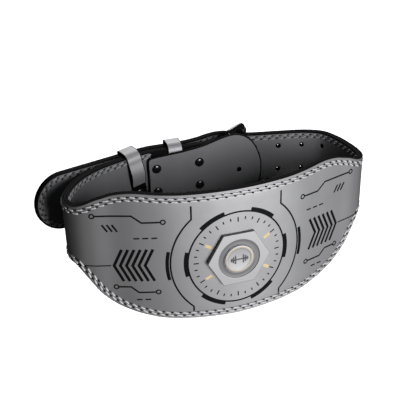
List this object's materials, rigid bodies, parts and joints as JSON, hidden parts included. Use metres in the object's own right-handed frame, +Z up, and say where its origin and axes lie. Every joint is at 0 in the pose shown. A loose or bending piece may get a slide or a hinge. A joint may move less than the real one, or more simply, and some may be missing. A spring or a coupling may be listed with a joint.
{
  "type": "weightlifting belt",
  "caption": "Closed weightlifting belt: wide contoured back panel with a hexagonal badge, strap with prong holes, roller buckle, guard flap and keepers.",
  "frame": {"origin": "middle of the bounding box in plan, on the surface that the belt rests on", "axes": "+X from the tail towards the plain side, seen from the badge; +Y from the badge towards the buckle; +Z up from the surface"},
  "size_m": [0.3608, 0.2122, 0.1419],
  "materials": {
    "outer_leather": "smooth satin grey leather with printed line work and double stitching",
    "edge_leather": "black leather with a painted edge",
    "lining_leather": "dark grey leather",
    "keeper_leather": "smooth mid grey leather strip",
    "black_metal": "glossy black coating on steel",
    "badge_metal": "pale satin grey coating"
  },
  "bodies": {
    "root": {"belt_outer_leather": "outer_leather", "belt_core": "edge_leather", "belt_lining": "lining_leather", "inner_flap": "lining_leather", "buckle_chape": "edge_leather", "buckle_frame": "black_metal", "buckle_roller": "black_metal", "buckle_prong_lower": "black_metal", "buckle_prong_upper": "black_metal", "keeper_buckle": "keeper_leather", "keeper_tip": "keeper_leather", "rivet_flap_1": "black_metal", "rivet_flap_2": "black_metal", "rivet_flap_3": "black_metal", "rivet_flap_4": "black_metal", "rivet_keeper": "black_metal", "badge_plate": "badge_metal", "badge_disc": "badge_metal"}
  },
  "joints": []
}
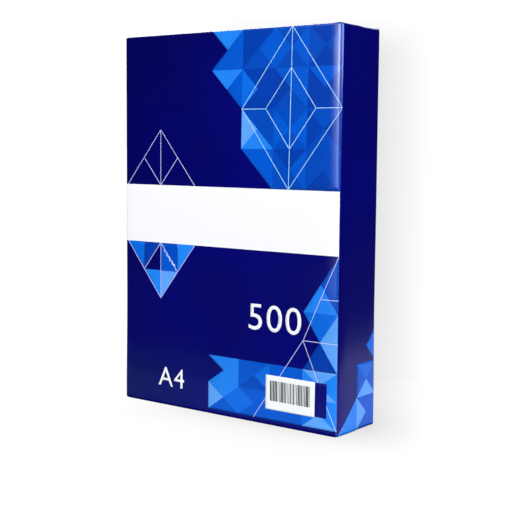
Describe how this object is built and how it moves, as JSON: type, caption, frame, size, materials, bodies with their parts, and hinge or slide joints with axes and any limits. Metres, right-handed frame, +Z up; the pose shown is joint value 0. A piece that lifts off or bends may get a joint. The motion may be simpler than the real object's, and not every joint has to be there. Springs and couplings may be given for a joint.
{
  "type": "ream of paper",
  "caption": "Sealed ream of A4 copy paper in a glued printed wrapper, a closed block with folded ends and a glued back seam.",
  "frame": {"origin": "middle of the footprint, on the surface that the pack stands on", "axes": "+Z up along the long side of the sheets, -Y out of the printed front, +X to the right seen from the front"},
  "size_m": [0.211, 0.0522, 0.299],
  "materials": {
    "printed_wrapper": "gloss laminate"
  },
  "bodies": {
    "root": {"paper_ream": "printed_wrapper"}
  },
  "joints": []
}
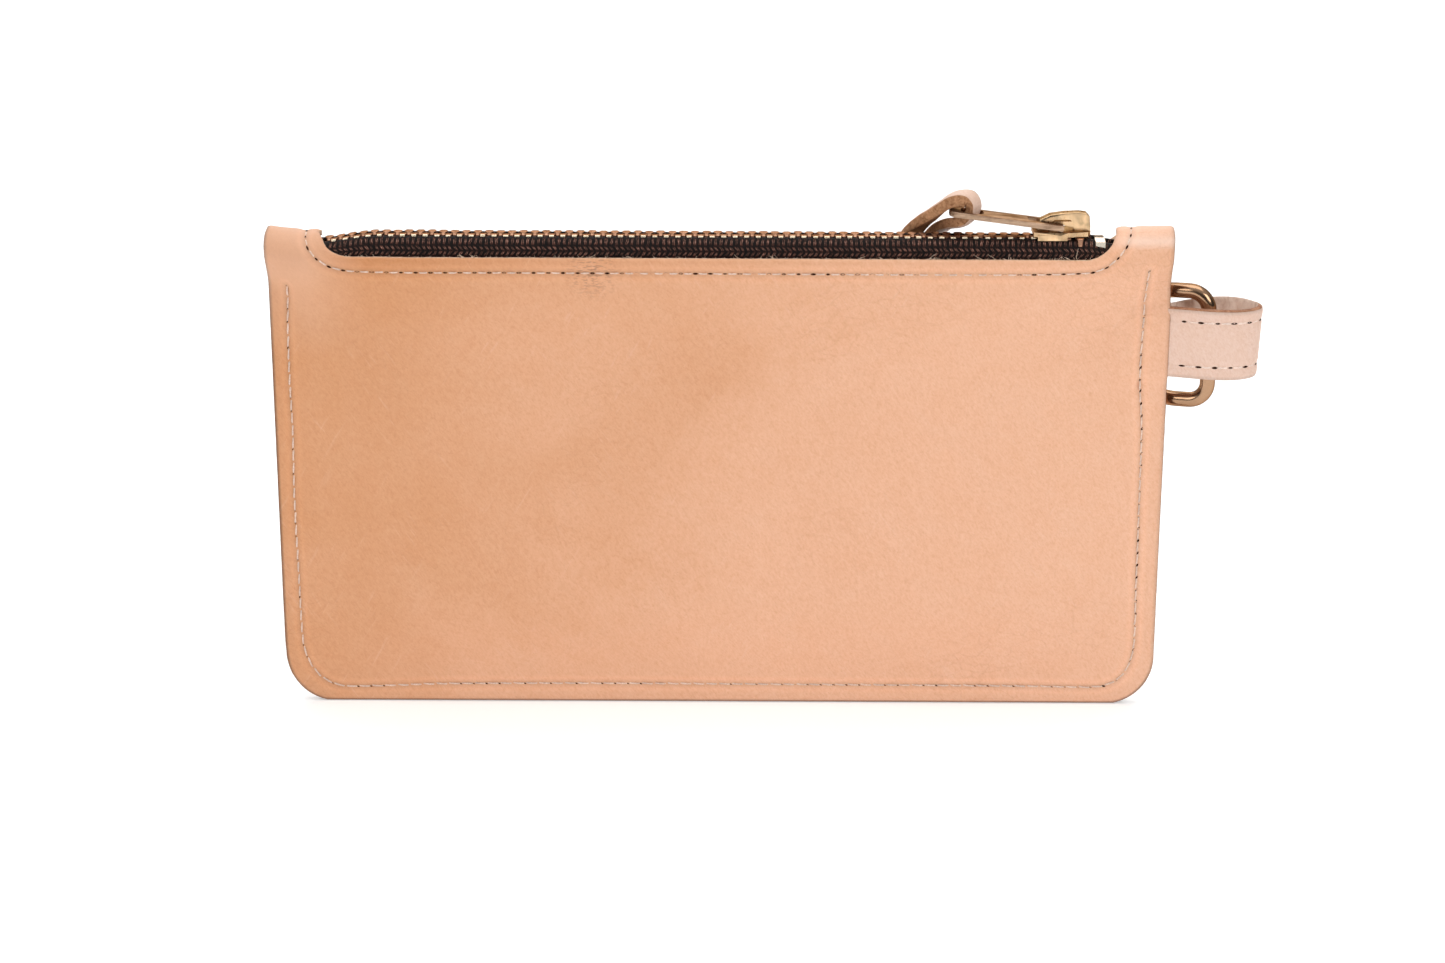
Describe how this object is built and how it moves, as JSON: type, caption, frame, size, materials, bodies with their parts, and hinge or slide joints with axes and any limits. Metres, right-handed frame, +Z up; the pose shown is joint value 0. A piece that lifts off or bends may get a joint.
######
Stated task:
Exactly reproduce the material above.

Correct output:
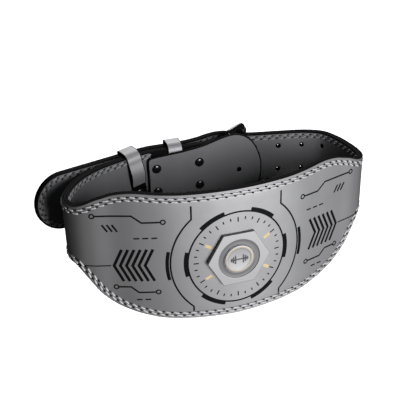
List this object's materials, rigid bodies, parts and joints as JSON, hidden parts included. Use metres in the object's own right-handed frame, +Z up, and say where its origin and axes lie. Every joint is at 0 in the pose shown. A loose or bending piece may get a slide or a hinge. A joint may move less than the real one, or more simply, and some may be missing. A spring or a coupling may be listed with a joint.
{
  "type": "weightlifting belt",
  "caption": "Closed weightlifting belt: wide contoured back panel with a hexagonal badge, strap with prong holes, roller buckle, guard flap and keepers.",
  "frame": {"origin": "middle of the bounding box in plan, on the surface that the belt rests on", "axes": "+X from the tail towards the plain side, seen from the badge; +Y from the badge towards the buckle; +Z up from the surface"},
  "size_m": [0.3608, 0.2122, 0.1419],
  "materials": {
    "outer_leather": "smooth satin grey leather with printed line work and double stitching",
    "edge_leather": "black leather with a painted edge",
    "lining_leather": "dark grey leather",
    "keeper_leather": "smooth mid grey leather strip",
    "black_metal": "glossy black coating on steel",
    "badge_metal": "pale satin grey coating"
  },
  "bodies": {
    "root": {"belt_outer_leather": "outer_leather", "belt_core": "edge_leather", "belt_lining": "lining_leather", "inner_flap": "lining_leather", "buckle_chape": "edge_leather", "buckle_frame": "black_metal", "buckle_roller": "black_metal", "buckle_prong_lower": "black_metal", "buckle_prong_upper": "black_metal", "keeper_buckle": "keeper_leather", "keeper_tip": "keeper_leather", "rivet_flap_1": "black_metal", "rivet_flap_2": "black_metal", "rivet_flap_3": "black_metal", "rivet_flap_4": "black_metal", "rivet_keeper": "black_metal", "badge_plate": "badge_metal", "badge_disc": "badge_metal"}
  },
  "joints": []
}
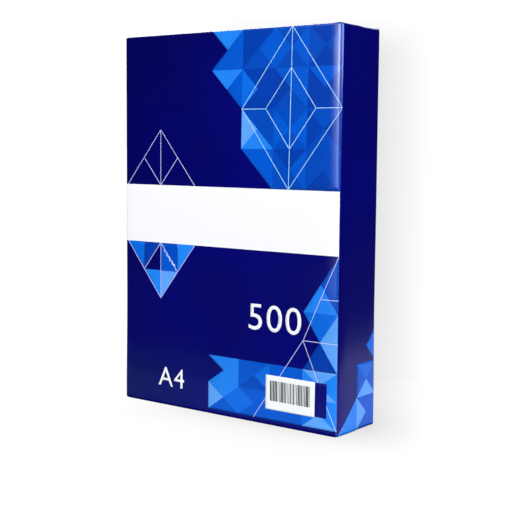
Describe how this object is built and how it moves, as JSON: type, caption, frame, size, materials, bodies with their parts, and hinge or slide joints with axes and any limits. Metres, right-handed frame, +Z up; the pose shown is joint value 0. A piece that lifts off or bends may get a joint. The motion may be simpler than the real object's, and not every joint has to be there. Springs and couplings may be given for a joint.
{
  "type": "ream of paper",
  "caption": "Sealed ream of A4 copy paper in a glued printed wrapper, a closed block with folded ends and a glued back seam.",
  "frame": {"origin": "middle of the footprint, on the surface that the pack stands on", "axes": "+Z up along the long side of the sheets, -Y out of the printed front, +X to the right seen from the front"},
  "size_m": [0.211, 0.0522, 0.299],
  "materials": {
    "printed_wrapper": "gloss laminate"
  },
  "bodies": {
    "root": {"paper_ream": "printed_wrapper"}
  },
  "joints": []
}
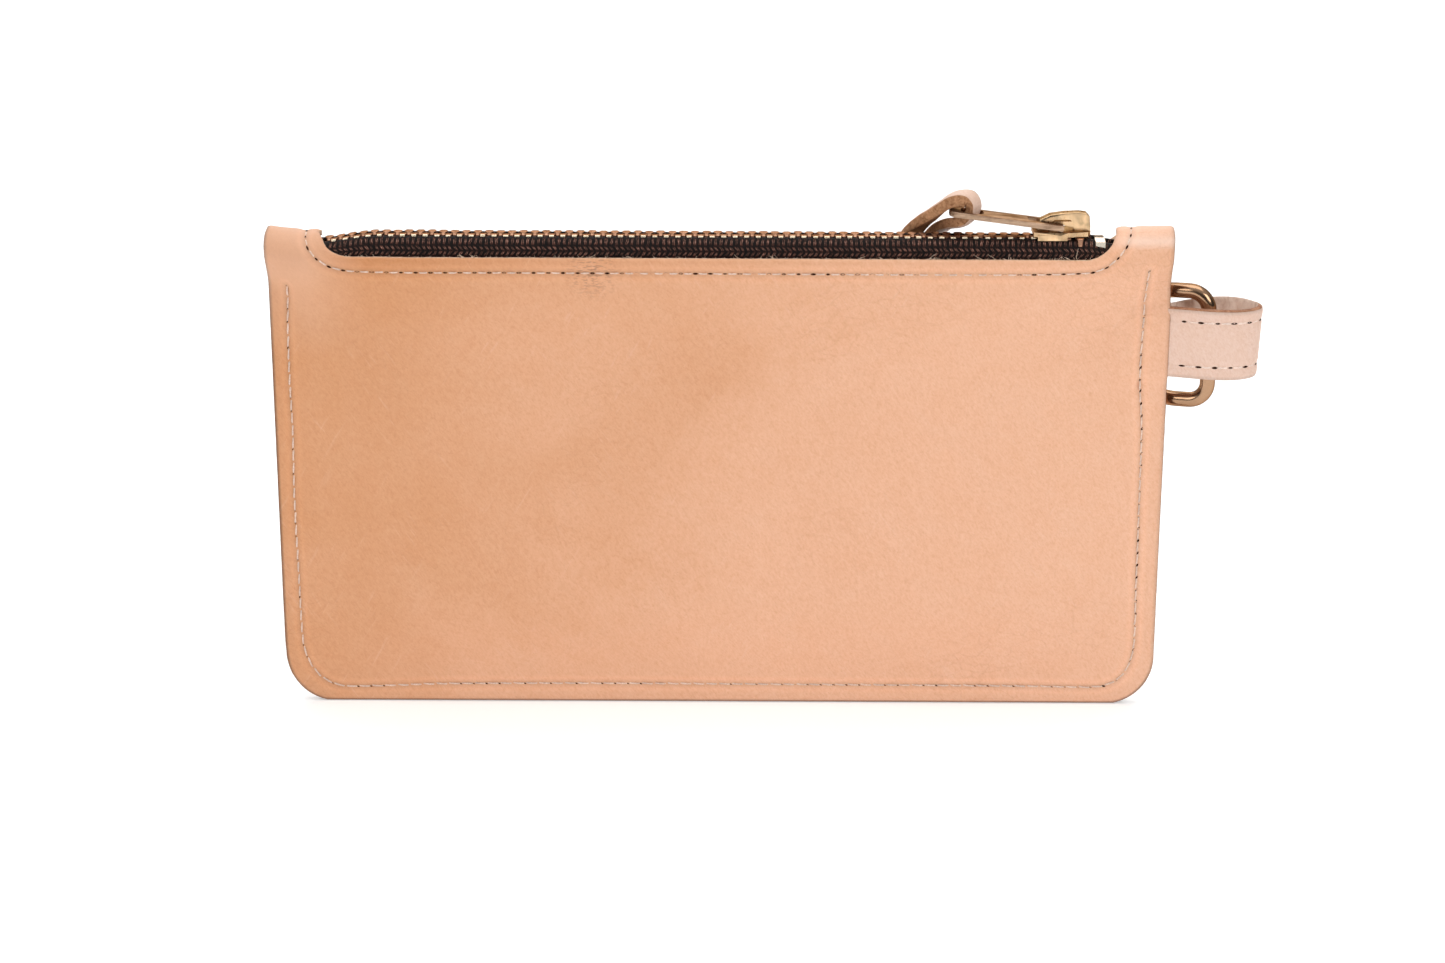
Describe how this object is built and how it moves, as JSON: type, caption, frame, size, materials, bodies with their parts, and hinge or slide joints with axes and any limits. Metres, right-handed frame, +Z up; the pose shown is joint value 0. A piece that lifts off or bends may get a joint.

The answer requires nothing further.